Can we expect a forthcoming audio book? And, if so, will it be true to form, or an abridged copy?

Not at the top of my Things To Do list. Only a few of my readers have expressed an interest in even an abridged audio-book version of the novel. But go ahead, urge me on!

What would you say are some of the main advantages/ disadvantages of "self-publishing" against publishing of more traditional means (commercial, subsidiary, or vanity publishing)? How does Fenway Press, a house whose motto is "Fair Trade for Authors", address some of those disadvantages when publishing a book?

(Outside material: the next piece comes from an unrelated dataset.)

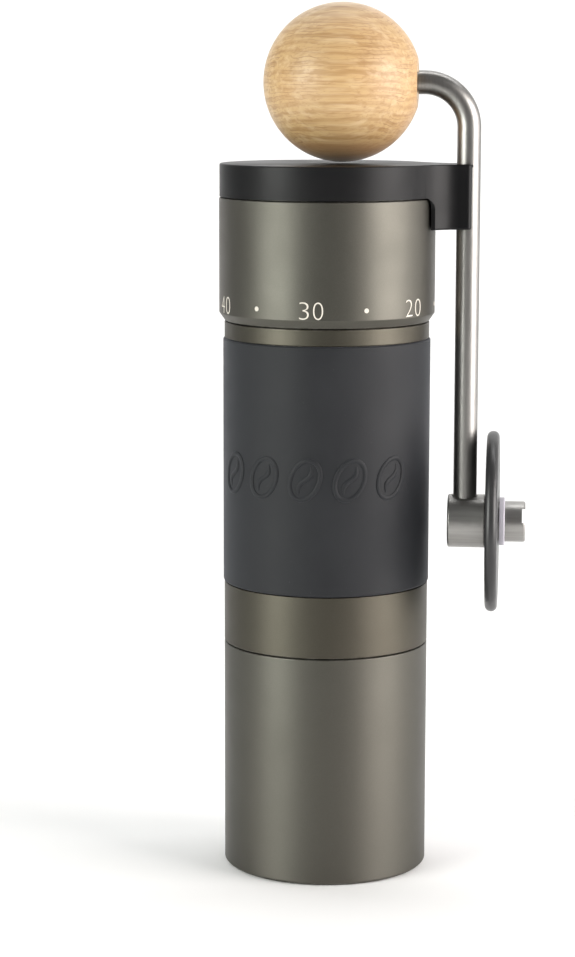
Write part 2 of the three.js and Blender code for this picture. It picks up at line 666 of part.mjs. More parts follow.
function knobClip() {
  return onKnobAxis(named('knob_clip', openRing(2.15, 4.0, 60, -7.65, 0.8), steel()));
}

// -------------------------------------------------------------------------- catch cup

function catchCup() {
  const floorZ = 2.2;
  const insideR = 24.4;
  const cornerR = 4.0;
  const cup = lathe([
    [0, 0], [BODY_R - 0.6, 0], [BODY_R, 0.6], [BODY_R, SEAM_Z - 0.4],
    [BODY_R - 0.25, SEAM_Z - PRESS_GAP], [SPIGOT_R + CLEARANCE, SEAM_Z - PRESS_GAP],
    [SPIGOT_R + CLEARANCE, SPIGOT_BOTTOM_Z - 0.3], [insideR, SPIGOT_BOTTOM_Z - 0.9],
    ...arc(insideR - cornerR, floorZ + cornerR, cornerR, 0, -90, 4), [0, floorZ],
  ]);
  return named('catch_cup', cup, anodisedMetal());
}

// --------------------------------------------------------------------------- assembly

const grinder = new THREE.Group();
grinder.add(bodyShell(), gripSleeve(), outerBurr(), burrClampRing(), cupSealRing());
grinder.add(lowerBearingBracket(), bearing('lower_bearing', LOWER_BEARING_Z), springWasher());
grinder.add(dialRetainingRing());
for (let i = 0; i < ARM_COUNT; i += 1) grinder.add(guidePin(i));
[1, -1].forEach((side, i) => grinder.add(detentBall(i, side), detentSpring(i, side)));
grinder.add(adjustmentDial());
grinder.add(bearingCarrier(), bearing('upper_bearing', UPPER_BEARING_Z), bearingCirclip());
grinder.add(driveShaft(), innerBurr(), burrWasher(), burrNut(), preloadSpring());
grinder.add(storageCap(), capSealRing());
grinder.add(crankRod(), crankHub(), lidDisc(), lidCollar());
grinder.add(knobBall(), knobBush(), knobClip());
grinder.add(catchCup());

export default grinder;
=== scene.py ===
# Looks of a hand crank coffee grinder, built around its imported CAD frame.
# Shapes are worked out in millimetres from the CAD nodes' boxes and made in metres.
import json
import math

import bmesh
import bpy
from mathutils import Matrix, Vector

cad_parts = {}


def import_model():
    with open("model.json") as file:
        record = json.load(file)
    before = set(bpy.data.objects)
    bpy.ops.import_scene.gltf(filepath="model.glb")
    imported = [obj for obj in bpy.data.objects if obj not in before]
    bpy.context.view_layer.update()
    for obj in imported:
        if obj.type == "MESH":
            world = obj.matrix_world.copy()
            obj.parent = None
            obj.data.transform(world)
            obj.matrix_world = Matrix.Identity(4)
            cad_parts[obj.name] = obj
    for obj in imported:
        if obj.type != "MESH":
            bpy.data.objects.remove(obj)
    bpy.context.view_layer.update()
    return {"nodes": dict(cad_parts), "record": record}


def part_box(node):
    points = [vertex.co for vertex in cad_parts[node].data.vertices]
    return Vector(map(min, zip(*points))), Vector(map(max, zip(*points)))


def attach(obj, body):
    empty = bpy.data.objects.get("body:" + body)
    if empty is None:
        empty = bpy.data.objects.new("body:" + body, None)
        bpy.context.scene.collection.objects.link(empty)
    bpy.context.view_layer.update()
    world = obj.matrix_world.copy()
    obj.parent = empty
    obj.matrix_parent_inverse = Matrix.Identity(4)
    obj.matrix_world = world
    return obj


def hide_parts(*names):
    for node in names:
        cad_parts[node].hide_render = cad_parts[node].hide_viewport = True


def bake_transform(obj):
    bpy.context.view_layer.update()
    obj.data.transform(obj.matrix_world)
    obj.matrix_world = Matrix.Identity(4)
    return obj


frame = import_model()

MM = 0.001
FINE = 192                 # sides of a large turned surface
SMALL = 96                 # sides of a small turned surface
ARC_STEP = math.radians(12)
SHARP = math.radians(34)   # steeper edges than this stay crisp
WELD = 2e-6                # metres between points that are one point


# ------------------------------------------------------------------ sizes from the frame

def box_mm(node):
    low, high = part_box(node)
    return low / MM, high / MM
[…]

I guess I self-published Dreaming Nicaragua as the second of four (so far) titles brought out by Fenway Press. I have to say it was a pretty positive experience: it has sold well, been favorably reviewed, and hasn't made a penny off the book. What's not to like? And I've already spoken about "Fair Trade for Authors" above. Ani Gjika can tell you how it has worked for her. On the other hand, I found the AWP convention in Boston last March oppressive and a bit depressing. Table after table after table: SO MANY small publishing houses, SO MANY authors out there flogging their books, SO FEW serious readers for books from indie publishers. I guess all we can do is write well, get our stuff out there, and hope for the best. After all, Moby-Dick was a complete flop commercially, and wasn't taken seriously until the 20th century. On the other hand, to be appreciated not by your contemporaries but by posterity doesn't do you much good if you're dead.

And finally, in regards to your new press, what forthcoming books can we expect to reach us in the near future?

My Simmons colleague Richard Wollman has promised me a print-ready manuscript of his wonderful recent poems. Aside from that, I'm always ready to read manuscripts of fiction, poetry and memoir. But I'm picky. Most of what comes across my desk I politely reject. But I keep an open mind. I'm always ready to have my socks blown off.

Thank you for your time, and candor.